SIMON BIRMINGHAM: Well, Lyndal, John Howard’s reforms are part of a comprehensive package – it was the Welfare to work program – and there were a lot of measures in place at the time that were designed to try to help people who were on welfare and, in particular, single parents to do, absolutely, as Louise says, the best thing they can do to lift themselves out of poverty and to provide the best example they can to their children, which is to get a job. Now, unfortunately, this Government seems to be trying to pick the pieces up after its changes. They changed payment arrangements that took effect at the start of this year and now we have Bill Shorten suggesting they need to make further changes or alterations.

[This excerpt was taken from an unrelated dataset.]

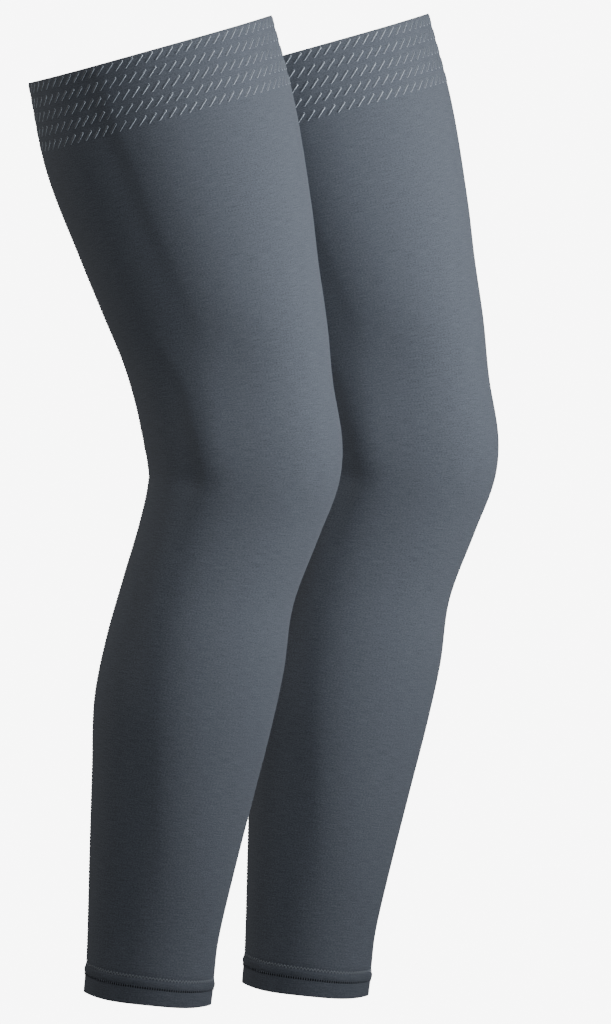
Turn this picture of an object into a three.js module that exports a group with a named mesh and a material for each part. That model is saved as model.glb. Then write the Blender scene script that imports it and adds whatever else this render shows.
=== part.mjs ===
// Pair of thermal leg warmers, thigh to ankle, filled out with no wearer. Millimetres, +Z up.
// The wearer would face +X: the right one is at -Y, and the left one is at +Y, a short step ahead.
// The origin lies midway between the centres of the two thigh openings, where the legs hold them up.
import * as THREE from "three";

// Place of the two leg warmers
const LEG_SPACING = 176;
const STEP_AHEAD = 114;
const STEP_UP = 1.5;

// Cloth
const CLOTH_THICKNESS = 1.5;
const EDGE_ROUNDING = 0.4;
const SEAM_GAP = 0.3;

// Each leg is one piece of cloth, but its solid is cut into short tubes, so that collision can follow it.
// to is the distance of a tube's lower end from the thigh opening, and the last one ends at the hem.
const TUBES = [
  { name: "thigh", to: 150 },
  { name: "lower_thigh", to: 262 },
  { name: "knee", to: 372 },
  { name: "calf", to: 525 },
  { name: "shin", to: Infinity },
];

// Turned-up ankle hem: a puffed ridge between its two rows of stitching, then a plain band
const RIDGE_HEIGHT = 6.6;
const RIDGE_PROUD = 1.3;
const RIDGE_STEPS = 4;
const STITCH_GROOVE = 1.2;
const GROOVE_PROUD = 0.4;
const GROOVE_DEPTH = 0.1;
const BAND_PROUD_TOP = 0.6;
const BAND_PROUD_FOOT = 1.0;
const HEM_THICKNESS = 2.6;
const FOOT_ROUNDING = 1.2;

// Fineness of the rings
const SEGMENTS = 36;
const RING_STEP = 23;

// Half the step, in radians, over which an outline's direction is taken
const ANGLE_STEP = 0.01;

// Sections of one leg warmer, from the thigh opening to the foot of the hem.
// down and forward place a section's centre, and inward moves it towards the other leg.
// tilt is the section's rise towards the front, in degrees. depth is front to back, width side to side.
// fullness moves the widest place forward, or back where it is negative.
// corner swells the four corners of the oval, as a share of its size.
// dip is how much lower the sides of a section lie than its front and back.
const COLUMNS = ["name", "down", "forward", "inward", "tilt", "depth", "width", "fullness", "corner", "dip"];
const SECTIONS = [
  ["thigh opening", 0, -0.5, 0, 15.6, 182.5, 163, 0.03, 0, 1],
  ["upper thigh", 64, 14.5, 2, 15.3, 186, 163, 0.04, 0, 0.5],
  ["middle thigh", 132.5, 33, 5, 14.5, 171.5, 152, 0.05, 0.01, 0],
  ["lower thigh", 173.5, 43.5, 7, 13.5, 160, 142, 0.05, 0.015, 0],
  ["above the knee", 213, 54, 9, 11.5, 150, 132, 0.04, 0.02, 0],
  ["top of the knee", 251.5, 61, 10, 8, 143, 124, 0.02, 0.03, 0],
  ["kneecap", 287, 67, 10, 2, 143, 121, 0, 0.04, 0],
  ["back of the knee", 312.5, 67, 10, -2, 137.5, 118, -0.02, 0.04, 0],
  ["under the knee", 346, 57, 10, -6, 129.5, 112, -0.04, 0.03, 0],
  ["top of the calf", 392, 41.5, 9, -9, 124.5, 112, -0.06, 0.02, 0],
  ["upper calf", 437, 32, 8, -10, 130.5, 117, -0.08, 0.01, 0],
  ["calf", 480.5, 23, 8, -10, 129.5, 116, -0.08, 0.01, 0],
  ["lower calf", 530, 16, 9, -9.5, 118.5, 106, -0.06, 0, 0.3],
  ["shin", 595.5, 7, 11, -8, 104, 90, -0.04, 0, 1.2],
  ["ankle", 640.5, 1.5, 12, -6.5, 95, 79, -0.02, 0, 3],
  ["top of the hem", 666.6, -0.5, 12, -7.3, 93, 77, 0, 0, 3.8],
  ["foot of the hem", 686.2, -2.5, 12, -5.8, 91, 76, 0, 0, 3.8],
].map((row) => Object.fromEntries(COLUMNS.map((column, i) => [column, row[i]])));

// Soft hollows and bulges, on the inner and outer side of each leg: place along the leg, angle from straight
// ahead in degrees, how far they reach along and round the leg, and how deep they sink the cloth
const HOLLOWS = [
  { name: "above the kneecap", along: 236, angle: 87, reach: 28, spread: 24, depth: 2.5 },
  { name: "side of the knee", along: 288, angle: 111, reach: 38, spread: 14, depth: -2.2 },
];

// Lines down the inner and outer side of each leg, where its flat side ends and the form turns to the back.
// A point gives its distance from the thigh opening, its angle from straight ahead in degrees, and how
// proud the flat side stands there. fall is how far, in degrees, the cloth falls behind the line.
const LINES = [
  {
    name: "thigh",
    fall: 8,
    points: [
      [-20, 117, 1.8],
      [30, 113, 2.4],
      [70, 107, 2.6],
      [136, 104, 2.2],
      [190, 100, 1],
      [222, 96, 0],
    ],
  },
  {
    name: "fold of the knee",
    fall: 8,
    points: [
      [200, 128, 0],
      [245, 115, 2],
      [280, 113, 3],
      [312, 111, 3.2],
      [345, 112, 1.8],
      [375, 116, 0],
    ],
  },
  {
    name: "calf",
    fall: 15,
    points: [
      [325, 126, 0],
      [368, 123, 2.8],
      [414, 119, 3],
      [484, 105, 2.8],
      [560, 94, 2],
      [640, 80, 0],
    ],
  },
];

// How far, in degrees, the flat side rises before a line
const LINE_RISE = 38;

// Distance of each section from the thigh opening, along the centre line
const distances = [0];
for (let i = 1; i < SECTIONS.length; i++) {
  const above = SECTIONS[i - 1];
  const here = SECTIONS[i];
  distances.push(distances[i - 1] + Math.hypot(here.down - above.down, here.forward - above.forward));
}
const LEG_LENGTH = distances.at(-1);
const HEM_TOP = distances.at(-2);

// Rate of change of a column at a row, from its neighbours
function slopeOf(column, row) {
  const before = Math.max(row - 1, 0);
  const after = Math.min(row + 1, SECTIONS.length - 1);
  return (SECTIONS[after][column] - SECTIONS[before][column]) / (distances[after] - distances[before]);
}

// Value of a column at a distance along the leg, on a smooth curve through the rows
function columnAt(column, along) {
  let row = distances.findLastIndex((distance) => distance <= along);
  row = Math.min(Math.max(row, 0), SECTIONS.length - 2);
  const span = distances[row + 1] - distances[row];
  const t = (along - distances[row]) / span;
  const start = SECTIONS[row][column];
  const end = SECTIONS[row + 1][column];
  const startSlope = slopeOf(column, row) * span;
  const endSlope = slopeOf(column, row + 1) * span;
  return (
    start * (1 + 2 * t) * (1 - t) ** 2 +
    startSlope * t * (1 - t) ** 2 +
    end * (3 - 2 * t) * t ** 2 -
    endSlope * (1 - t) * t ** 2
  );
}

// All the sizes of the section at a distance along the leg
function sectionAt(along) {
  return Object.fromEntries(COLUMNS.slice(1).map((column) => [column, columnAt(column, along)]));
}

// A section's outline at an angle from straight ahead: x is forwards, y is outwards, from its centre
function outlineAt(section, angle) {
  const c = Math.cos(angle);
  const s = Math.sin(angle);
  const swell = 1 + section.corner * (2 * c * s) ** 2;
  const ahead = (section.depth / 2) * c;
  const outwards = (section.width / 2) * s * (1 + section.fullness * c);
  return new THREE.Vector2(ahead, outwards).multiplyScalar(swell);
}

// How deep one soft hollow is at a place on the leg
function hollowDepth(hollow, along, fromFront) {
  const down = (along - hollow.along) / hollow.reach;
  const round = (fromFront - hollow.angle) / hollow.spread;
  return hollow.depth * Math.exp(-(down ** 2) - round ** 2);
}

// How proud the flat side before one line stands at a place on the leg
function lineHeight(line, along, fromFront) {
  const next = line.points.findIndex(([place]) => place > along);
  if (next < 1) return 0;
  const [start, startAngle, startHeight] = line.points[next - 1];
  const [end, endAngle, endHeight] = line.points[next];
  const t = (along - start) / (end - start);
  const behind = fromFront - THREE.MathUtils.lerp(startAngle, endAngle, t);
  const reach = behind < 0 ? LINE_RISE : line.fall;
  return THREE.MathUtils.lerp(startHeight, endHeight, t) * Math.exp(-((behind / reach) ** 2));
}

// How far the soft hollows sink the cloth at a place on the leg, less how far its lines lift it
function sunkAt(along, angle) {
  const fromFront = THREE.MathUtils.radToDeg(Math.acos(Math.cos(angle)));
  const hollows = HOLLOWS.reduce((sum, hollow) => sum + hollowDepth(hollow, along, fromFront), 0);
  return LINES.reduce((sum, line) => sum - lineHeight(line, along, fromFront), hollows);
}

// One closed ring of points round the leg, moved out from the cloth's outer face by the given amount.
// side is 1 on the left leg and -1 on the right, where the ring is a mirror image.
function ringAt(along, out, side) {
  const section = sectionAt(along);
  const tilt = THREE.MathUtils.degToRad(section.tilt);
  const centre = new THREE.Vector3(section.forward, -section.inward, -section.down);
  const forwards = new THREE.Vector3(Math.cos(tilt), 0, Math.sin(tilt));
  const upwards = new THREE.Vector3(-Math.sin(tilt), 0, Math.cos(tilt));
  const points = [];
  for (let i = 0; i < SEGMENTS; i++) {
    const angle = (2 * Math.PI * i) / SEGMENTS;
    const tangent = outlineAt(section, angle + ANGLE_STEP).sub(outlineAt(section, angle - ANGLE_STEP));
    const normal = new THREE.Vector2(tangent.y, -tangent.x).normalize();
    const place = outlineAt(section, angle).addScaledVector(normal, out - sunkAt(along, angle));
    const point = centre.clone();
    point.addScaledVector(forwards, place.x);
    point.y += place.y;
    point.addScaledVector(upwards, -section.dip * (1 - Math.cos(angle) ** 4));
    point.y *= side;
    points.push(point);
  }
  return points;
}

// A closed body from a loop of rings: each entry of the profile gives a ring's place along and out
function clothBody(profile, side) {
  const rings = profile.map(({ along, out }) => ringAt(along, out, side));
  const positions = rings.flat().flatMap((point) => point.toArray());
  const indices = [];
  for (let ring = 0; ring < rings.length; ring++) {
    const nextRing = (ring + 1) % rings.length;
    for (let i = 0; i < SEGMENTS; i++) {
      const next = (i + 1) % SEGMENTS;
      const a = ring * SEGMENTS + i;
      const b = nextRing * SEGMENTS + i;
      const c = ring * SEGMENTS + next;
      const d = nextRing * SEGMENTS + next;
      if (side > 0) indices.push(a, b, c, c, b, d);
      else indices.push(a, c, b, c, d, b);
    }
  }
  const geometry = new THREE.BufferGeometry();
  geometry.setAttribute("position", new THREE.Float32BufferAttribute(positions, 3));
  geometry.setIndex(indices);
  geometry.computeVertexNormals();
  return geometry;
}

// Tube of leg cloth: outer face down to its lower end, then the inner face back up
function tubeProfile(top, bottom) {
  const steps = Math.ceil((bottom - top) / RING_STEP);
  const levels = Array.from({ length: steps + 1 }, (_, i) => top + ((bottom - top) * i) / steps);
  const outer = levels.map((along) => ({ along, out: 0 }));
  const inner = levels.map((along) => ({ along, out: -CLOTH_THICKNESS })).reverse();
  return [...outer, ...inner];
}

// The rounded cut edge that closes the highest tube at the thigh opening
const THIGH_EDGE = [
  { along: 0, out: EDGE_ROUNDING - CLOTH_THICKNESS },
  { along: 0, out: -EDGE_ROUNDING },
];

// Ankle hem: the puffed ridge, the stitched groove, the flared band with its rounded foot, and the inner face
function hemProfile() {
  const top = HEM_TOP + SEAM_GAP;
  const ridgeFoot = top + RIDGE_HEIGHT;
  const bandTop = ridgeFoot + STITCH_GROOVE;
  const foot = LEG_LENGTH;
  const ridge = Array.from({ length: RIDGE_STEPS + 1 }, (_, i) => {
    const least = i > RIDGE_STEPS / 2 ? GROOVE_PROUD : 0;
    const out = Math.max(RIDGE_PROUD * Math.sin((Math.PI * i) / RIDGE_STEPS), least);
    return { along: top + (RIDGE_HEIGHT * i) / RIDGE_STEPS, out };
  });
  return [
    ...ridge,
    { along: ridgeFoot + STITCH_GROOVE / 2, out: GROOVE_PROUD - GROOVE_DEPTH },
    { along: bandTop, out: BAND_PROUD_TOP },
    { along: foot - FOOT_ROUNDING, out: BAND_PROUD_FOOT },
    { along: foot - FOOT_ROUNDING / 3, out: BAND_PROUD_FOOT - FOOT_ROUNDING / 3 },
    { along: foot, out: BAND_PROUD_FOOT - FOOT_ROUNDING },
    { along: foot, out: FOOT_ROUNDING / 2 - HEM_THICKNESS },
    { along: foot - FOOT_ROUNDING, out: -HEM_THICKNESS },
    { along: ridgeFoot, out: -HEM_THICKNESS },
    { along: top, out: -HEM_THICKNESS },
  ];
}

function clothMaterial(colour) {
  return new THREE.MeshStandardMaterial({ color: colour, roughness: 0.9, metalness: 0 });
}

function namedMesh(name, geometry, material) {
  const mesh = new THREE.Mesh(geometry, material);
  mesh.name = name;
  return mesh;
}

const pair = new THREE.Group();
const legCloth = clothMaterial(0x59616c);
const hemCloth = clothMaterial(0x4e555f);
for (const [legName, side] of [["right", -1], ["left", 1]]) {
  const leg = new THREE.Group();
  leg.position.set((side * STEP_AHEAD) / 2, (side * LEG_SPACING) / 2, (side * STEP_UP) / 2);
  let top = EDGE_ROUNDING;
  for (const { name, to } of TUBES) {
    const profile = tubeProfile(top, Math.min(to, HEM_TOP));
    if (name === "thigh") profile.push(...THIGH_EDGE);
    leg.add(namedMesh(`${legName}_${name}_panel`, clothBody(profile, side), legCloth));
    top = to + SEAM_GAP;
  }
  leg.add(namedMesh(`${legName}_ankle_hem`, clothBody(hemProfile(), side), hemCloth));
  pair.add(leg);
}

export default pair;
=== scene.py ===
"""Pair of thermal leg warmers: brushed knit, grip bars and stitching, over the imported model."""

import math

import bpy
import numpy as np
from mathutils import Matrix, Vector


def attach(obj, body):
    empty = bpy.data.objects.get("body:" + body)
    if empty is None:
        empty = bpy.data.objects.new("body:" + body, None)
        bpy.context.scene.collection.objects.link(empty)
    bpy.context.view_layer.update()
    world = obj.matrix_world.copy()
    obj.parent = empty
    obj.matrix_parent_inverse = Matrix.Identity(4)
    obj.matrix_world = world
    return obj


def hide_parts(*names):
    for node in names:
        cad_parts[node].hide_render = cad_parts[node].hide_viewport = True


bl_info = {
    "name": "Pair of leg warmers",
    "version": (1, 0, 0),
    "blender": (4, 5, 0),
    "location": "3D View > Sidebar > Leg warmers",
    "description": "Builds a pair of thermal leg warmers with grip bars and a stitched ankle hem",
    "category": "Object",
}

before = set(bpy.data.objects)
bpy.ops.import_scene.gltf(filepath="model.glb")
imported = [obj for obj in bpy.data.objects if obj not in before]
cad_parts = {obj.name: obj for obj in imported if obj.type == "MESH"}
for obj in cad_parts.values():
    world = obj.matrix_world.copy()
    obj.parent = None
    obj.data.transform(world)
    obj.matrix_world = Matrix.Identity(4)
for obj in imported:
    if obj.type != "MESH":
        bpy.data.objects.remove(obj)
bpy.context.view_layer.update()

MM = 0.001

# Place of the two leg warmers, in millimetres
LEG_SPACING = 176
STEP_AHEAD = 114
STEP_UP = 1.5
SIDES = {"right": -1, "left": 1}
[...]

LYNDAL CURTIS: The Government only extended what the Howard Government had started. It didn’t take away other support systems.
SIMON BIRMINGHAM: It took legislative change that was an initiative of this Government that passed the Parliament last year [Social Security Legislation Amendment (Fair Incentives to Work) Act 2012]. It was a budget measure, a budget savings measure, and that’s fine to take those steps but you need have the complementary measures in place at the same time to make sure you are doing all you can to help people from welfare onto work, to make sure they’ve got appropriate skills and support and, of course, to make sure we’ve got an economy that’s growing appropriately to be able to absorb them and that was something that we had in far better condition in 2007 than we have today.

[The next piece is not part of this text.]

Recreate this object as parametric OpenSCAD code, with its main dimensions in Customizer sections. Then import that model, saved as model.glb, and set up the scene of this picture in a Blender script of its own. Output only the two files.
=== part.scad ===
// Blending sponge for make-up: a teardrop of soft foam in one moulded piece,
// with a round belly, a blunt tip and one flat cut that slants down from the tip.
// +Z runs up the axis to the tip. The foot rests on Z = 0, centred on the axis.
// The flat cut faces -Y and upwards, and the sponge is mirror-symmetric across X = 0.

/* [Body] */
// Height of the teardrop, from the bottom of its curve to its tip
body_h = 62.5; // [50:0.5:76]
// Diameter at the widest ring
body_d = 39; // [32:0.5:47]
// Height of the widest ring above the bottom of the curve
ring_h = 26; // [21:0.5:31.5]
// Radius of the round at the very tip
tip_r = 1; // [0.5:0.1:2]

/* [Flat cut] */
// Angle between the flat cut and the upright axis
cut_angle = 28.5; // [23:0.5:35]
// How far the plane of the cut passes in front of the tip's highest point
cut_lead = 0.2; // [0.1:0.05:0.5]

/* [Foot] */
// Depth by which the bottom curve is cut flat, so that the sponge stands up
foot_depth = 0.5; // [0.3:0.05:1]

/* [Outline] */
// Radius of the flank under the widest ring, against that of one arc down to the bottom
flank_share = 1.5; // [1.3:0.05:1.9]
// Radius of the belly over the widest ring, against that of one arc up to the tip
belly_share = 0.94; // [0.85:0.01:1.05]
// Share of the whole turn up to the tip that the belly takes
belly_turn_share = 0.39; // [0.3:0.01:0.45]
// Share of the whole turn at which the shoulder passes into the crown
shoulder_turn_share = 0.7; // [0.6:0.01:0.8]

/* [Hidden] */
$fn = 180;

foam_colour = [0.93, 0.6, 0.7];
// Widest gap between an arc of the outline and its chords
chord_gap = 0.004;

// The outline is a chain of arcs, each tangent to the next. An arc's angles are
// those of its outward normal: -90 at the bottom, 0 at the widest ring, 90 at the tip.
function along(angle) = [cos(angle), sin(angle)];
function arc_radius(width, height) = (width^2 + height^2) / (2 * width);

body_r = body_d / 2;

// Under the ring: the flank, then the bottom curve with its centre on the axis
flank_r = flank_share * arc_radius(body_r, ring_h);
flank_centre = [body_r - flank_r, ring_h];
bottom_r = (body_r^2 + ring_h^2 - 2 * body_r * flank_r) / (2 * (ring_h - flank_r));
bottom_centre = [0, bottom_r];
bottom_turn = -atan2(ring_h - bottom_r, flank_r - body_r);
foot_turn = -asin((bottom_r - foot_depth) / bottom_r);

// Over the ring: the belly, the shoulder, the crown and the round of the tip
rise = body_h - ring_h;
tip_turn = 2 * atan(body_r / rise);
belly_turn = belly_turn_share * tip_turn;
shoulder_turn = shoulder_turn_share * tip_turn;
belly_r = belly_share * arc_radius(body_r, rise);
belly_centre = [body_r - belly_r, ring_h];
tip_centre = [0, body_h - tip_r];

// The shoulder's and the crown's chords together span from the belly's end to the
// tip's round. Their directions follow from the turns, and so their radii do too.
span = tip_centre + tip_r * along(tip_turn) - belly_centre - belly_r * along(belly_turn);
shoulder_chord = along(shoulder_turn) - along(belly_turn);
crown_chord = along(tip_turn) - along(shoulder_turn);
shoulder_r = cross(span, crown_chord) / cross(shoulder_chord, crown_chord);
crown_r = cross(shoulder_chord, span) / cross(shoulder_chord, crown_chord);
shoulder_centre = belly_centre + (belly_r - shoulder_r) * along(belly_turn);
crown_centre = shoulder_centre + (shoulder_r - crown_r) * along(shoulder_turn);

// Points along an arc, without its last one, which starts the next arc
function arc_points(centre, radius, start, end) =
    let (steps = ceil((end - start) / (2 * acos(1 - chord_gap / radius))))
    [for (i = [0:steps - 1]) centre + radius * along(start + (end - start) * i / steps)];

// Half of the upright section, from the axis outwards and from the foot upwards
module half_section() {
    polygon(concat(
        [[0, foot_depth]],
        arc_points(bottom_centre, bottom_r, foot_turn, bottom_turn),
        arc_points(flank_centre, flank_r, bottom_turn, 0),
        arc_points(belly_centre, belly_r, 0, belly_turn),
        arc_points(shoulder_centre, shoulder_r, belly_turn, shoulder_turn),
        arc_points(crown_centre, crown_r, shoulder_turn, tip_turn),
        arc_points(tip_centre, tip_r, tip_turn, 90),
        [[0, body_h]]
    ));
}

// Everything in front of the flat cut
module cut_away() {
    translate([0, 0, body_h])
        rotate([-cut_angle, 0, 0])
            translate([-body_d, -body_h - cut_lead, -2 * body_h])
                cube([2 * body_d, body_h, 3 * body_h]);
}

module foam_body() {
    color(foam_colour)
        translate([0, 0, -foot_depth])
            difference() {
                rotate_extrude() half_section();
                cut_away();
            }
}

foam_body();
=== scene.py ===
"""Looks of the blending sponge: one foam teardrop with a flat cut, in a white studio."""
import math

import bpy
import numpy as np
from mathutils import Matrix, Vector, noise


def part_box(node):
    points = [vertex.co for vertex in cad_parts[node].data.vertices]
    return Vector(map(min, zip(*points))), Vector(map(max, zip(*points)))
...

LYNDAL CURTIS: And that’s where we’ll have to leave it. Louise Pratt and Simon Birmingham, thank you very much for your time.
LOUISE PRATT: Thank you.
*Broadcasting Legislation Amendment (Convergence Review and Other Measures) Bill 2013, Broadcasting Legislation Amendment (News Media Diversity) Bill 2013, News Media (Self-regulation) Bill 2013, News Media (Self-regulation) (Consequential Amendments) Bill 2013, Public Interest Media Advocate Bill 2013, Television Licence Fees Amendment Bill 2013.